Le projet de loi sur l'asile et l'immigration contient deux mesures principales afin de réformer le contentieux de l'asile, qui pourraient être de nature à avoir des effets baissiers sur les délais de jugement.

D'une part, le projet de loi prévoit de créer des chambres territoriales de la CNDA, partant du constat que presque 47 % de recours sont issus de demandeurs résidant en région, et que l'audience à Montreuil suppose potentiellement plusieurs déplacements, au regard du taux élevé de renvoi des affaires. Ces chambres territoriales pourraient traiter jusqu'à 33 % des recours. En parallèle, le projet de loi confère au président de la Cour la possibilité de créer des chambres spécialisées en fonction du pays d'origine et des langues utilisées. Des effets sur les délais sont attendus suite à cette optimisation territoriale du traitement des requêtes.
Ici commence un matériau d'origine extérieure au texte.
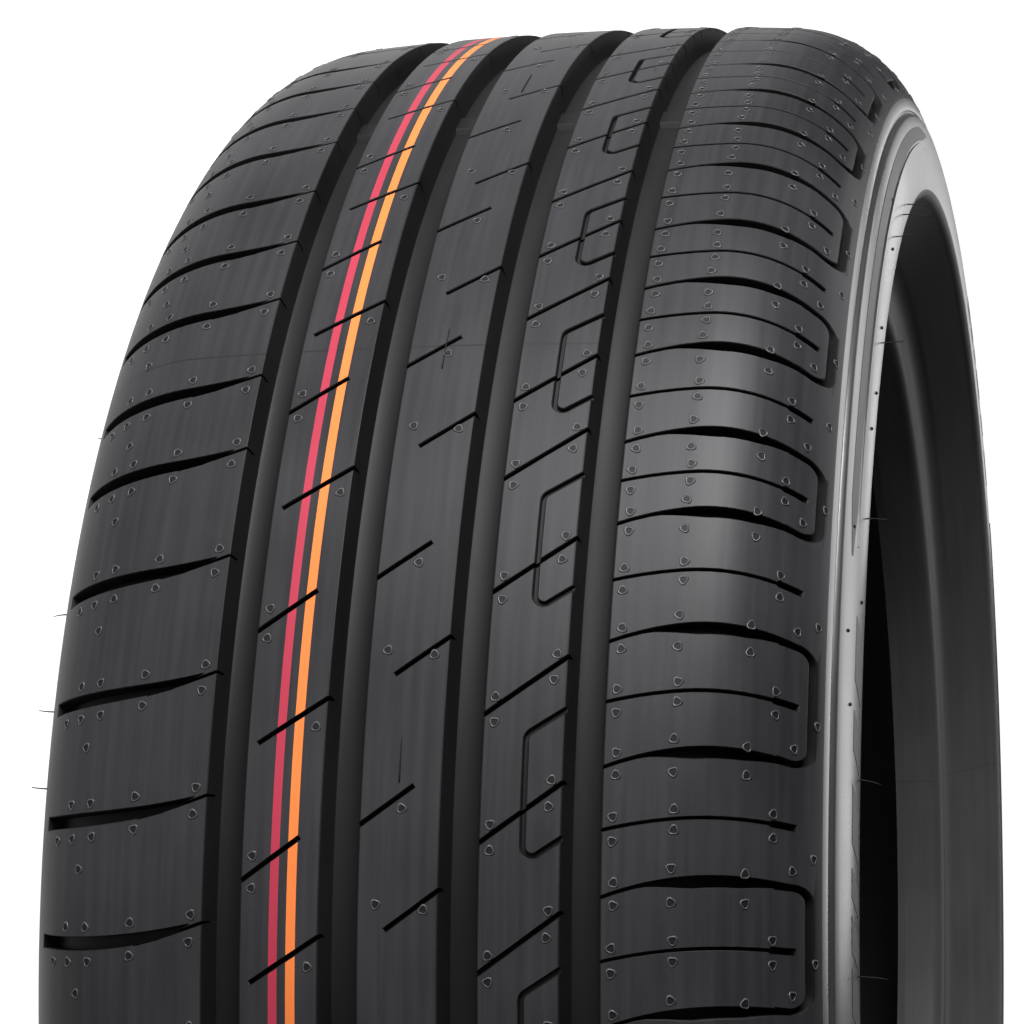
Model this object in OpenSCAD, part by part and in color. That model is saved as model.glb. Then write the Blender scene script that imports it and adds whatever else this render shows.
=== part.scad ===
// Car tyre lying on its lower sidewall, its axis along Z.
// The origin is the centre of the wheel. The shoulder with the looped
// grooves faces up, the plainer shoulder faces down.

/* [Overall size] */
// Outer diameter over the tread
tyre_d = 634; // [600:1:660]
// Diameter of the wheel's bead seat
seat_d = 436.6; // [430:0.2:442]
// Width over the flanks of the two beads
bead_w = 188; // [180:1:196]

/* [Tread arcs] */
// Radius of the arc across the middle of the tread
crown_arc = 1200; // [900:50:1500]
// Radius of the arc across each shoulder
shoulder_arc = 600; // [500:20:800]
// Slope where the shoulder turns into its corner
shoulder_slope = 4.5; // [4.2:0.1:5]
// Radius of the corner to the sidewall, as a share of the sidewall's height
corner_share = 0.53; // [0.515:0.005:0.545]
// Slope where the corner turns into the sidewall
corner_slope = 60; // [58:0.5:62]
// Radius of the sidewall's bulge, as a share of the sidewall's height
bulge_share = 0.81; // [0.76:0.01:0.88]
// Slope at the lower end of the bulge
wall_slope = 93; // [91:1:95]

/* [Rubber thickness] */
// From the tread to the inner surface, at the middle
tread_t = 14; // [12.5:0.5:17]
// Through the sidewall at its bulge
wall_t = 8; // [6:0.5:10]
// Width of the bead's foot, from heel to toe
foot_w = 19; // [17.5:0.5:21]

/* [Bead] */
// Radius of the bead's heel
heel_r = 6; // [5:0.5:7]
// Length of the straight seat beside the heel
land_l = 10; // [9:0.5:11]
// How far the toe dips below the seat
toe_drop = 1.8; // [1:0.2:2.4]
// Height of the flat flank above the seat
flank_h = 8; // [7.5:0.5:10]
// Radius of the hollow that clears the rim's flange
flange_arc = 13; // [11:0.5:15]
// Radius of the nose that guards the rim
nose_r = 6; // [4:0.5:8]

/* [Round grooves] */
// Depth of the round grooves
groove_depth = 8; // [6:0.5:8.5]
// Distance from the pattern's centre to the inner pair of grooves
inner_groove_at = 16.3; // [15.9:0.1:16.7]
// Distance from the pattern's centre to the outer pair of grooves
outer_groove_at = 48.8; // [48.5:0.1:49.1]
// Width of a round groove at the tread
groove_w = 10.5; // [10:0.1:11]
// How far the pattern's centre lies above the tyre's middle
pattern_at = 1.3; // [0.2:0.1:1.6]
// Slope of a groove's walls
groove_draft = 9; // [5:1:11]
// Wear bars in each round groove
wear_bars = 5; // [4:1:6]
// Height of a wear bar above the groove's floor
wear_bar_h = 1.6; // [1:0.2:2]

/* [Pitches] */
// Times that the order of pitches repeats round the tyre
pitch_blocks = 3; // [2:1:4]
// Length of the small pitch, as a share of the large one
small_share = 0.75; // [0.72:0.01:0.8]
// Length of the middle pitch, as a share of the large one
middle_share = 0.87; // [0.84:0.01:0.9]

/* [Sipes and cross grooves] */
// Width of the sipes in the three middle ribs
rib_sipe_w = 1.1; // [0.8:0.1:1.5]
// Slant of those sipes
sipe_slant = 36; // [33:1:39]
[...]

Le rapporteur insiste toutefois d'ores et déjà sur la nécessité de doter de moyens humains suffisants ces chambres territoriales, condition sine qua non de la réussite de cette déconcentration territoriale de la CNDA.

D'autre part, le projet de loi prévoit de généraliser le recours au juge unique, en lieu et place du principe de collégialité, qui demeure aujourd'hui la règle, sauf dans certains cas énumérés par la loi.

Le rapporteur spécial relève, sans contester le fait que cette mesure puisse améliorer les délais de jugement, que la rupture avec le principe de collégialité en matière d'asile pose question. D'après les contributions reçues de la part des syndicats de la magistrature administrative, il ressort que les juges sont attachés à ce principe de collégialité en matière d'asile, qui nécessite des échanges et confrontations de perception.


* 5 Loi n° 2015-925 du 29 juillet 2015 relative à la réforme du droit d'asile.

* 6 Loi n° 2018-778 du 10 septembre 2018 pour une immigration maîtrisée, un droit d'asile effectif et une intégration réussie.